Queried thus, appellee was unable to and did not furnish any record or other evidence of the fact of such a motion, and so came our unanimous conclusion (pp 690, 691): "We find that the record before us fails also to disclose that any motion for a directed verdict was made by the defendant during trial." That finding was and is concededly true in fact, and so the only question now is whether we are to change a decision, made on the archived record every lawyer knows must be the sole basis for appellate decision (see Court Rule No 65 [1945][*]), because, years later, the same appellee brings to us a record tending so far as its face is concerned to contradict the mentioned *172 original record and our quoted finding as to the content thereof.
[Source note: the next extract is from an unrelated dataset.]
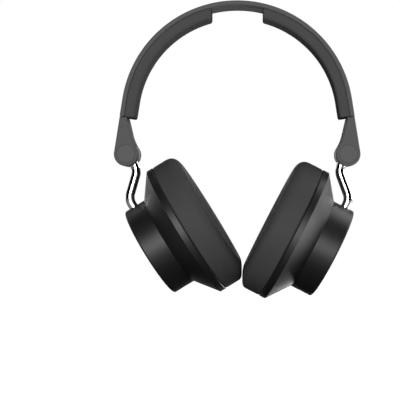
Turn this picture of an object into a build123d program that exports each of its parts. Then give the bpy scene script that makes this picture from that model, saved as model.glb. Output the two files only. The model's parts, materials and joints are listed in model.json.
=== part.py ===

For myself, I own to some little suspicion of a hitherto mysterious record thus dug up and would extend it no useful verity, especially when a timely motion (see Court Rule 72, § 1 [1945]), made between submission and decision in 1957, could and should have brought that record up for scrutiny and possible order to correct diminution of the original record. I prefer instead to stand upon our choicelessly compulsory rule that cases must come to appellate determination exclusively upon original records, as this one did in 1957.

I would affirm reversal of this case. Most certainly costs should be denied any party who, strikingly as here, has failed without excuse to comply with our appellate rules.

NOTES

[1] Since grant of rehearing defendant has died and his estate's administrator has been substituted. For convenience, we will omit further reference to the administrator in this opinion.

[2] Amended on July 1, 1958, after trial of this case. 352 Mich xv-xvi.

[3] See Honigman, Michigan Court Rules Annotated, 1957 Supp, p 251, and 1959 Supp, p 301. REPORTER.

[4] As amended. See 335 Mich lxii. REPORTER.

[*] The printed record in this case was filed December 19, 1956, prior to the effective date of the rule change. See 347 Mich xvii, xxxii. REPORTER.